Asked if he was surprised that Putin's government had given Snowden temporary asylum, the president responded in relatively muted terms that suggested the issue might not become a major bone of contention in the long term in U.S.-Russian relations.
"I was disappointed," he said, adding that American authorities try to work with the Russians on issues involving globetrotting lawbreakers despite the absence of an extradition treaty. "They didn't do that with us, and in some ways it's reflective of some underlying challenges that we've had with Russia lately."
Obama said, however, that the Russians remain helpful on some issues, including counter-terrorism and supplying U.S. troops in Afghanistan.

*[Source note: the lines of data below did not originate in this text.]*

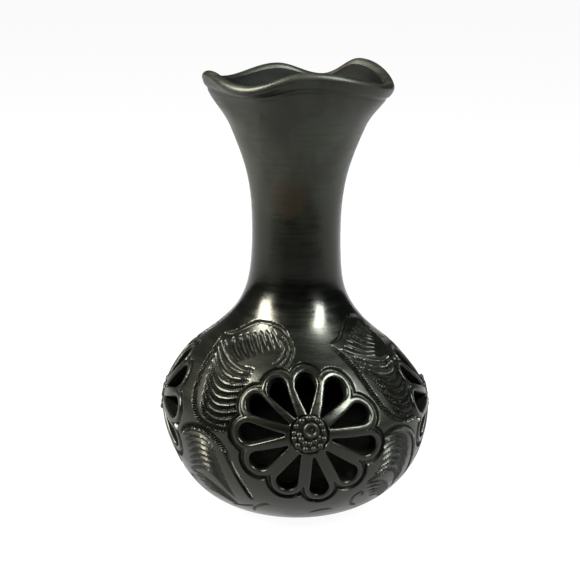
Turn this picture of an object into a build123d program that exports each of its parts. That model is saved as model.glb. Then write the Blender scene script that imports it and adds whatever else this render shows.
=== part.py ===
"""Barro negro vase: a coil-built black clay vessel with a ruffled rim and three pierced flowers.

The wall is the stack of clay pieces that the potter lutes together: a base slab, a bowl, a shoulder,
a neck, a mouth and a ruffled rim. They meet on bevelled faces. Each flower is cut through the bowl,
and its hub carries an applied boss, a button and a cluster of clay pellets.

Frame: millimetres, +Z up, origin at the centre of the foot, which rests on Z = 0.
Azimuths are in degrees from -Y, growing towards +X. Arc lengths run up the outer profile.
"""

import os
from math import atan2, cos, degrees, hypot, pi, radians, sin, sqrt

from build123d import *

# ---- Driving dimensions ------------------------------------------------------------------------
FOOT_RADIUS = 20.0
BODY_RADIUS = 63.3
BODY_HEIGHT = 49.8  # height of the widest circle
RIM_BASE_Z = 179.0  # where the ruffle starts
RIM_BASE_RADIUS = 30.3
RIM_BASE_SLOPE = 0.42  # how fast the mouth widens there
BODY_WALL = 5.0
FLOOR = 6.5
NECK_WALL = 4.5

# Outer profile above the widest circle, as (radius, height)
SHOULDER_PROFILE = [
    (BODY_RADIUS, BODY_HEIGHT),
    (56.2, 67.0),
    (49.6, 75.0),
    (40.0, 83.0),
    (31.5, 91.0),
    (26.4, 98.0),
    (23.3, 105.0),
    (21.0, 119.0),
    (20.6, 136.0),
    (22.5, 156.0),
    (26.3, 169.0),
    (RIM_BASE_RADIUS, RIM_BASE_Z),
]

# Bevelled seams between the pieces of clay, each as its outer and its inner (radius, height)
SLAB_SEAM = ((31.0, 0.0), (26.0, FLOOR + 1.0))
BOWL_SEAM = ((41.5, 82.0), (35.5, 79.5))
SHOULDER_SEAM = ((23.5, 104.5), (18.5, 107.5))
NECK_SEAM = ((22.0, 151.0), (17.5, 154.0))

# Ruffled rim
RIM_WALL = 4.0
LIP_RADIUS = 2.4  # of the rounded edge
SLIP_GAP = 0.01  # the slip between the mouth and the ruffle
RIM_SECTIONS = 32
# The crests and dips of the edge, in order: azimuth, then radius, height and rise angle of its centre
RUFFLE = [
    (6, 40.0, 206.0, 72),
    (80, 41.3, 198.3, 60),
    (134, 40.5, 206.5, 70),
    (165, 41.0, 198.0, 45),
    (195, 40.0, 203.0, 65),
    (233, 41.5, 198.0, 40),
    (290, 41.2, 203.8, 85),
    (328, 42.3, 199.6, 12),
]

# Pierced flowers
FLOWER_AZIMUTHS = [6.0, 94.0, 272.0]
FLOWER_ARC = 76.5  # arc length from the foot's edge up to the hub
FLOWER_TURNS = [0.0, 9.0, 14.0]  # how far each flower is turned on its hub
# Petal openings, clockwise from the top one: direction, inner tip, outer end and end radius
PETALS = [
    (2, 9.0, 29.4, 6.0),
    (40, 9.6, 32.0, 5.9),
    (74, 9.8, 31.8, 5.1),
    (106, 10.6, 33.5, 4.8),
    (138, 11.2, 33.0, 4.8),
    (170, 11.3, 33.5, 4.8),
    (204, 10.5, 31.8, 5.2),
    (239, 11.2, 31.6, 4.9),
    (268, 11.2, 32.8, 5.1),
    (297, 9.9, 33.2, 5.0),
    (325, 9.1, 31.0, 5.4),
]
PETAL_TIP_RADIUS = 0.5
CUT_DEPTH = 9.0  # half the length of a petal cutter

# Applied hub of each flower
BOSS_RADIUS = 8.2
BOSS_SEAT = 2.2  # how deep the boss is let into the wall
BOSS_THICKNESS = 1.5
BUTTON_RADIUS = 3.5
BUTTON_THICKNESS = 1.2
BUTTON_DISH = 0.8  # depth of its dished top
BUTTON_RISE = 1.7  # the button sits above the hub's centre
BUTTON_ASIDE = 0.8  # and to its right
PELLET_RADIUS = 1.1
PELLET_SINK = 0.25  # how far a pellet's centre lies under the boss's face
OUTER_PELLETS = 13
OUTER_PELLET_RING = 6.9
INNER_PELLETS = 6
INNER_PELLET_RING = 4.45
INNER_PELLETS_FROM = 115  # degrees clockwise from straight up
INNER_PELLET_STEP = 30  # degrees

FAR = 80.0  # beyond the widest part of the vessel


# ---- Profile -----------------------------------------------------------------------------------
def xz(points):
    """Points in the XZ plane from (radius, height) pairs."""
    return [Vector(r, 0, z) for r, z in points]


def bowl_arc(inset, floor):
    """Quarter ellipse from the foot's edge to the widest circle, moved inwards by inset and floor."""
    plane = Plane(origin=(FOOT_RADIUS, 0, BODY_HEIGHT), x_dir=(1, 0, 0), z_dir=(0, -1, 0))
    return plane * EllipticalCenterArc(
        (0, 0),
        BODY_RADIUS - FOOT_RADIUS - inset,
        BODY_HEIGHT - floor,
        start_angle=270,
        arc_size=90,
    )


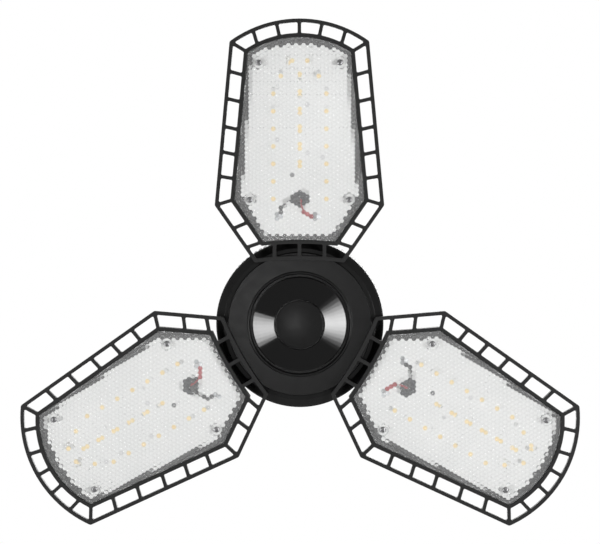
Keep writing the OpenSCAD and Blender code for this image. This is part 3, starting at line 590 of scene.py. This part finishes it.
def prism_field(outline):
    """The hexagons over an outline: corners, sides' middles, a ring inside each and its centre."""
    points, borders = [], []
    index = {}

    def add(p):
        key = (round(p.x * POINTS_PER_M), round(p.y * POINTS_PER_M))
        if key not in index:
            index[key] = len(points)
            points.append(p)
        return index[key]

    columns = math.ceil((max(p.x for p in outline) + HEX_CENTRE.x) / COLUMN) + 1
    rows = math.ceil((max(p.y for p in outline) - HEX_CENTRE.y) / HEX_PITCH) + 1
    for column in range(-columns, columns + 1):
        for row in range(-rows, rows + 1):
            centre = cell(column, row)
            corners = [centre + polar(CORNER_R, a) for a in range(0, 360, 60)]
            if not any(inside(p, outline) for p in (*corners, centre)):
                continue
            add(centre)
            for a in range(30, 390, 60):
                add(centre + polar(INNER_RING, a))
            for p, q in zip(corners, corners[1:] + corners[:1]):
                a, m, b = add(p), add((p + q) / 2), add(q)
                borders += [(a, m), (m, b)]
    return points, borders


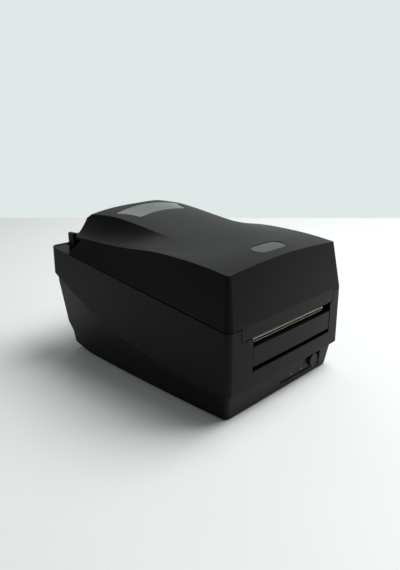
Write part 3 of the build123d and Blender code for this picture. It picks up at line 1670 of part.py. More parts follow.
with BuildPart() as rewind_gear:
    add(side_gear(near_plane, rewind_place, rewind_teeth, rewind_phase))
    add(axle((near_plane[1] - 1, -frame_inner), rewind_place, 2 * spindle_radius))
    bore = axle((near_plane[0] - 1, -frame_inner + 1), rewind_place, spindle_radius + seat_gap)
    add(bore, mode=Mode.SUBTRACT)

rewind_gear.part.label = "rewind_gear"
export_step(rewind_gear.part, "parts/rewind_gear.step")

with BuildPart() as supply_spindle:
    add(axle((-arm_x[1], arm_x[1]), supply_place, spindle_radius))
    add(axle((-spindle_core_half, spindle_core_half), supply_place, spindle_core_radius))
    flange_x = (spindle_core_half - 1, spindle_core_half + 0.5)
    add(axle(flange_x, supply_place, supply_flange_radius))

supply_spindle.part.label = "supply_spindle"
export_step(supply_spindle.part, "parts/supply_spindle.step")
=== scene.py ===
import bmesh
import bpy
from math import cos, pi, radians, sin
from mathutils import Matrix, Vector


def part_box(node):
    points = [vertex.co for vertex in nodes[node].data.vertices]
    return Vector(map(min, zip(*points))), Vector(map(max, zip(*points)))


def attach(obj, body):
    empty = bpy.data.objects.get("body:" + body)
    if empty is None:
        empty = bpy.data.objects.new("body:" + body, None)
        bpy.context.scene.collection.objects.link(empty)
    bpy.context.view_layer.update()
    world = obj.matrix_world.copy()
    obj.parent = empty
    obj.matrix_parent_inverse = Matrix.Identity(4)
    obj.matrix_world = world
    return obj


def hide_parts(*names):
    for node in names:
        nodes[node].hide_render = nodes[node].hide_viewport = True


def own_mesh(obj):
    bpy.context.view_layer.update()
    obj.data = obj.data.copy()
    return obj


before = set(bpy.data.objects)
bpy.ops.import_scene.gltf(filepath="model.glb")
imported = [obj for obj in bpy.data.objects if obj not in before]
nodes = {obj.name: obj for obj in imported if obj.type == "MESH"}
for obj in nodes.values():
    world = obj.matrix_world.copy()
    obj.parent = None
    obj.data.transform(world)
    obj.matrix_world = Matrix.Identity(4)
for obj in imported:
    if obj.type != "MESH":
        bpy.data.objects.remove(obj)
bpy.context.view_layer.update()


# Top cover, case and front plate: ABS moulded black in steel tools that were spark eroded to a fine
# satin grain. The cover hinges at the back, and the two halves of the case are screwed together.
mm = 0.001


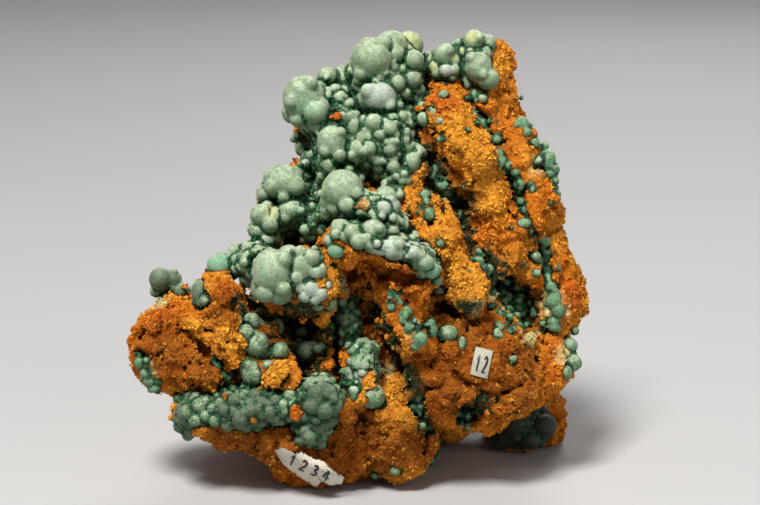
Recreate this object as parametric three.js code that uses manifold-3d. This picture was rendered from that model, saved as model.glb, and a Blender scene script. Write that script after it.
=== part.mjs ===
// A cabinet specimen of malachite: grape-like crusts of malachite grown on a
// crumbly block of orange limonite, with two paper labels stuck to the rock.
// Units are millimetres, +Z is up, and the specimen is looked at along +Y.
// The origin lies under the middle of the specimen, on its flat-ground base.

import * as THREE from "three";
import { mergeVertices } from "three/addons/utils/BufferGeometryUtils.js";
import Module from "manifold-3d";

const wasm = await Module();
wasm.setup();
const { Manifold, Mesh: SolidMesh } = wasm;

// The front sheet. Places are given as a visitor sees them from in front and
// a little above: mm ACROSS from the left and mm DOWN from the top of a sheet
// held square to the line of sight, and mm BACK behind it.
const EYE_DISTANCE = 560;
const EYE_ELEVATION = THREE.MathUtils.degToRad(12);
const SHEET_CENTRE = { across: 95, down: 63 };
const ORIGIN_ON_SHEET = { across: 92, down: 62 };
const SHEET_HEIGHT = 58.7; // of ORIGIN_ON_SHEET above the base
const SHEET_FORWARD = 14; // of the origin, towards the viewer

const NEAREST_DEPTH = -60;
const FARTHEST_DEPTH = 80;
const DEPTH_STEP = 0.5;

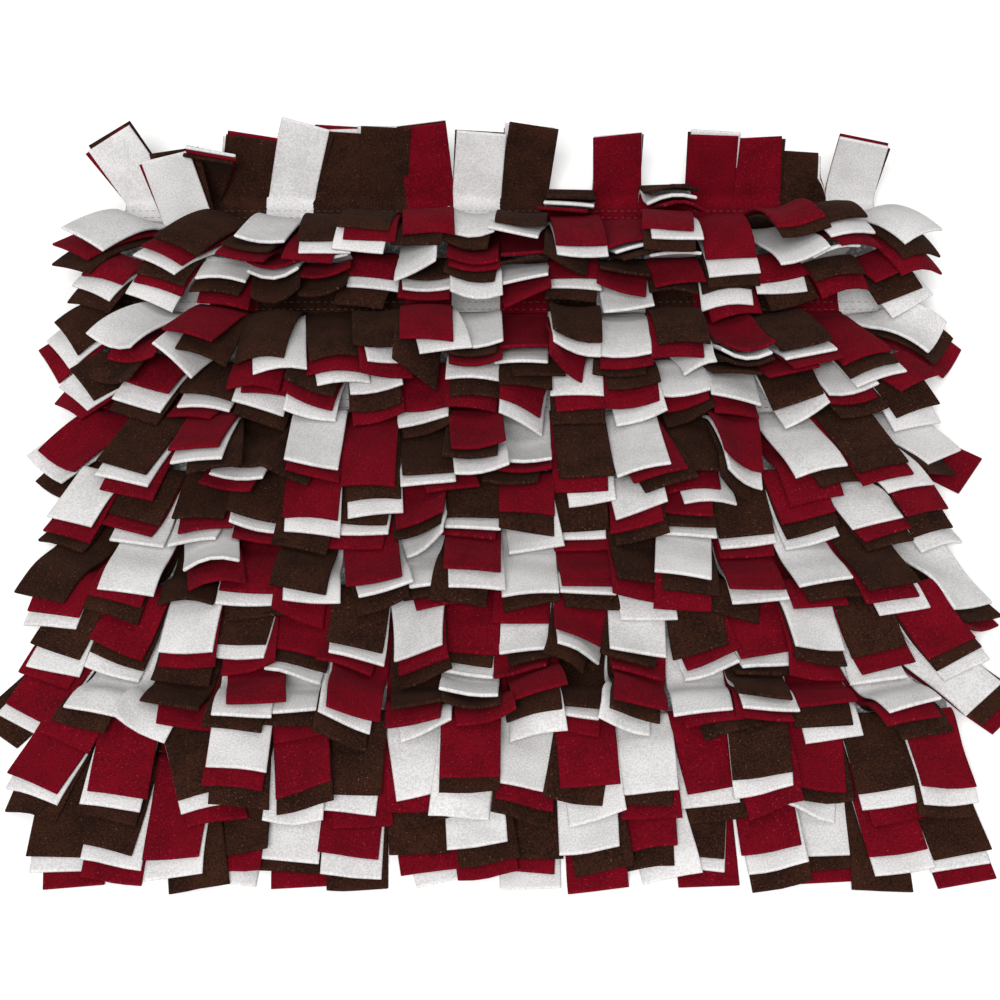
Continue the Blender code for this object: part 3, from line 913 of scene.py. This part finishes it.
# Bonded polyester sewing thread: it is smooth and slightly glossy, with the twist too fine to show.
def makeThread(name, dark, pale):
    material, tree = newMaterial(name)
    place = addNode(tree, "ShaderNodeTexCoord").outputs["Object"]
    turns = {"Vector": place, "Scale": 1000 * threadLook["turnsPerMm"], "Detail": 1.0}
    twist = addNode(tree, "ShaderNodeTexNoise", turns).outputs["Fac"]
    ramp = addNode(tree, "ShaderNodeValToRGB", {"Fac": twist})
    ramp.color_ramp.elements[0].color = linear(dark)
    ramp.color_ramp.elements[1].color = linear(pale)
    finishMaterial(tree, ramp.outputs["Color"], twist, threadLook)
    return material


brownThread = makeThread("brown_polyester_thread", "#2A1D18", "#4A3830")
greyThread = makeThread("grey_polyester_thread", "#8E928F", "#C6C9C6")

stitchTree = bpy.data.node_groups.new("stitchLines", "GeometryNodeTree")
sockets = stitchTree.interface
sockets.new_socket("Lines", in_out="INPUT", socket_type="NodeSocketGeometry")
socketKinds = {"Pitch": "Float", "Length": "Float", "Thread": "Float", "Tilt": "Float", "Yarn": "Material"}
socketNames = {}
for name, kind in socketKinds.items():
    socketNames[name] = sockets.new_socket(name, in_out="INPUT", socket_type="NodeSocket" + kind).identifier
sockets.new_socket("Stitches", in_out="OUTPUT", socket_type="NodeSocketGeometry")
given = addNode(stitchTree, "NodeGroupInput").outputs
curve = addNode(stitchTree, "GeometryNodeMeshToCurve", {"Mesh": given["Lines"]})
spaced = addNode(
    stitchTree,
    "GeometryNodeResampleCurve",
    {"Curve": curve.outputs["Curve"], "Length": given["Pitch"]},
    mode="LENGTH",
)
bead = addNode(
    stitchTree,
    "GeometryNodeMeshUVSphere",
    {"Segments": stitches["sides"], "Rings": stitches["rings"], "Radius": 0.5},
)
lengthAndWidths = {"X": given["Length"], "Y": given["Thread"], "Z": given["Thread"]}
size = addNode(stitchTree, "ShaderNodeCombineXYZ", lengthAndWidths)
tangent = addNode(stitchTree, "GeometryNodeInputTangent").outputs["Tangent"]
along = addNode(stitchTree, "FunctionNodeAlignRotationToVector", {"Vector": tangent}, axis="X")
turned = addNode(stitchTree, "ShaderNodeCombineXYZ", {"Z": given["Tilt"]})
tilted = addNode(
    stitchTree,
    "FunctionNodeRotateRotation",
    {"Rotation": along.outputs["Rotation"], "Rotate By": turned.outputs["Vector"]},
    rotation_space="LOCAL",
)
sewn = addNode(
    stitchTree,
    "GeometryNodeInstanceOnPoints",
    {
        "Points": spaced.outputs["Curve"],
        "Instance": bead.outputs["Mesh"],
        "Rotation": tilted.outputs["Rotation"],
        "Scale": size.outputs["Vector"],
    },
)
real = addNode(stitchTree, "GeometryNodeRealizeInstances", {"Geometry": sewn.outputs["Instances"]})
undyed = {"Geometry": real.outputs["Geometry"], "Material": given["Yarn"]}
dyed = addNode(stitchTree, "GeometryNodeSetMaterial", undyed)
addNode(stitchTree, "NodeGroupOutput", {"Stitches": dyed.outputs["Geometry"]})


def sew(name, lines, tilt, yarn):
    # lines: each a list of points that the stitches follow
    lineMesh = bpy.data.meshes.new(name + "_lines")
    points = [point for line in lines for point in line]
    ends = np.cumsum([len(line) for line in lines])
    lineMesh.from_pydata(points, [(i, i + 1) for i in range(len(points) - 1) if i + 1 not in ends], [])
    lineObject = bpy.data.objects.new(name + "_lines", lineMesh)
    bpy.context.scene.collection.objects.link(lineObject)
    modifier = lineObject.modifiers.new("stitches", "NODES")
    modifier.node_group = stitchTree
    values = {"Pitch": stitches["pitch"], "Length": stitches["length"], "Thread": stitches["thread"]}
    for key, value in {**values, "Tilt": math.radians(tilt), "Yarn": yarn}.items():
        modifier[socketNames[key]] = value
    lineObject.update_tag()
    graph = bpy.context.evaluated_depsgraph_get()
    sewnMesh = bpy.data.meshes.new_from_object(lineObject.evaluated_get(graph))
    bpy.data.objects.remove(lineObject)
    sewnMesh.name = name
    sewnMesh.polygons.foreach_set("use_smooth", [True] * len(sewnMesh.polygons))
    piece = bpy.data.objects.new(name, sewnMesh)
    bpy.context.scene.collection.objects.link(piece)
    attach(piece, "root")
    print(name, len(sewnMesh.polygons), "faces")


seamTop = seams["low"] + seams["thick"] + stitches["thread"] * (0.5 - stitches["sunkInPile"])
halfSeam = seams["columns"] * seams["columnPitch"] / 2
seamLines = []
for row in range(seams["rows"]):
    for side in (-1, 1):
        y = rowY(row) + side * stitches["seamGap"]
        seamLines.append([(-halfSeam, y, seamTop), (halfSeam, y, seamTop)])
sew("seam_stitches", seamLines, 0, brownThread)
edgeTop = thick + stitches["thread"] * (0.5 - stitches["sunk"])
edgeX, edgeY = width / 2 - stitches["edgeGap"], depth / 2 - stitches["edgeGap"]
ring = [(-edgeX, -edgeY), (edgeX, -edgeY), (edgeX, edgeY), (-edgeX, edgeY), (-edgeX, -edgeY)]
edgeLine = [(x, y, edgeTop) for x, y in ring]
sew("base_edge_stitches", [edgeLine], stitches["edgeTilt"], greyThread)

In a wide-ranging interview, Obama also fielded questions on topics including government surveillance and the safety of vacationing abroad. He acknowledged government surveillance programs have "raised a lot of questions for people," but are a "critical component to counterterrorism."
"We don't have a domestic spying program," Obama said. "What we do have is some mechanisms that can track a phone number or an email address that is connected to some sort of terrorist threat. That information is useful."
The State Department issued a travel alert Friday that is set to expire Aug. 31, reminding U.S. citizens of the potential for terrorist attacks, particularly in the Middle East and North Africa.
"The general rule is just show some common sense and some caution," Obama said. "If people are paying attention, checking with the State Department or embassy, going on the website before you travel and find out what kind of precautions you should be taking, then I think it still makes sense for people to take vacations. They just have to make sure that they are doing so in a prudent way."
The "Tonight Show" appearance was Obama's fourth as president. He is the only sitting president to have appeared on the NBC late-night talk show, which premiered in 1954.